Maybe in Melbourne you were spared the uber tripe served up by the Tele in Sydney: Bingle? Bingle. Bingle. Bingle? Lara Bingle’s handlers/publicists have certainly earned their 40% this year. When Lara recovers from her emotional trauma perhaps she’ll give them a spin in her Aston Martin as a bonus thank you. The depressing thing is that, with time off over Xmas, in our household we indulge in buying all three news dailies over summer, rather than the one Oz or SMH.

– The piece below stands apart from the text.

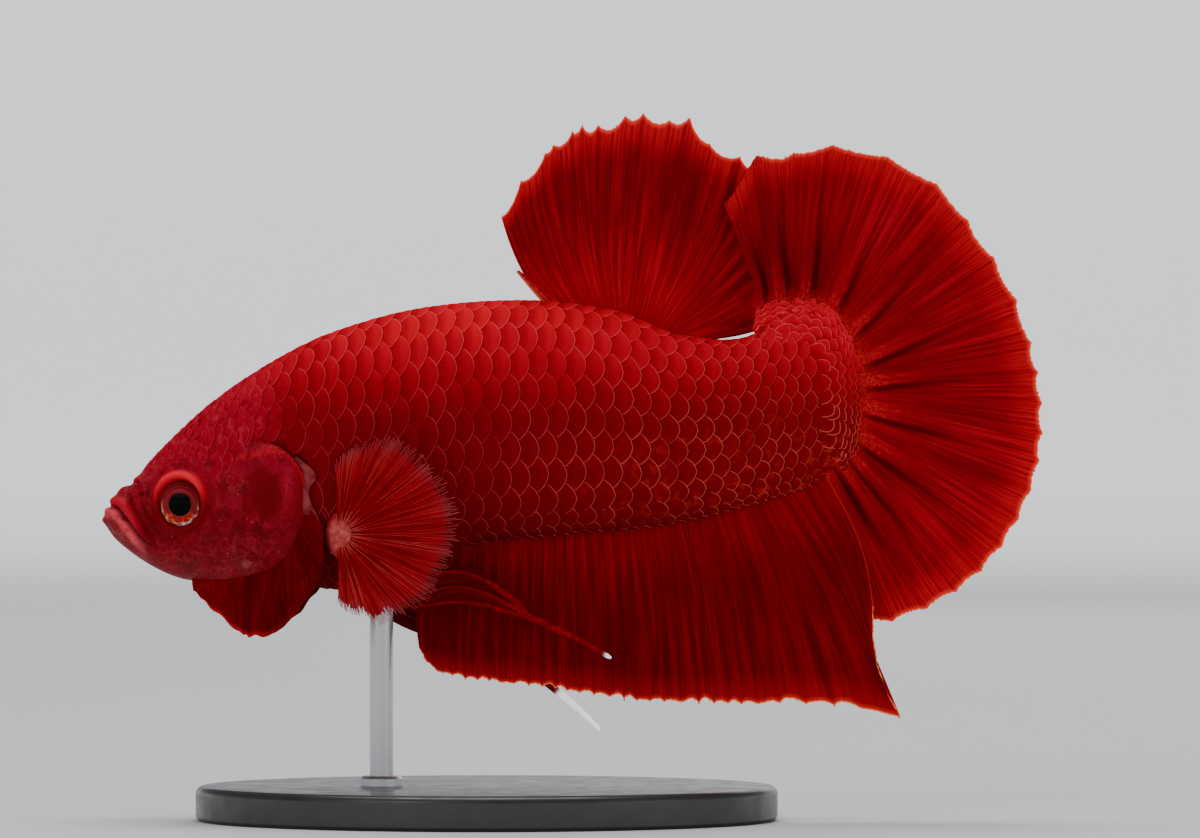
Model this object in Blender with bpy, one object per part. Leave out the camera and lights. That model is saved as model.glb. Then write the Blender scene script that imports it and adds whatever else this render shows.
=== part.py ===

And, as per usual each December, the Tele slims down and serves up bollocks journalism that insults the intelligence of its readership even more than usual, yet still I hand over my money in the newsagency each morning! I console myself with the fact that I’m sure the Tele doesn’t make anything from its cover price, and I gamely consider myself immune to the power of advertorials. With the Tele being nothing more than a celebrity-driven advertiser rag, my bet is that it’ll be a free hand-out (a la London Standard) within 12 months. — Denise Alexander

The grave state of news in Toowoomba

Here’s a great example of “journalism” — this is the front page of our local “rag”:

gravesideJulie Dunlap

And so the first Wankley Award for the year goes to all the terrible pap padding out pages, screens and airwaves over summer — a salute to an annual Aussie tradition as well established as our yearly mockery of it.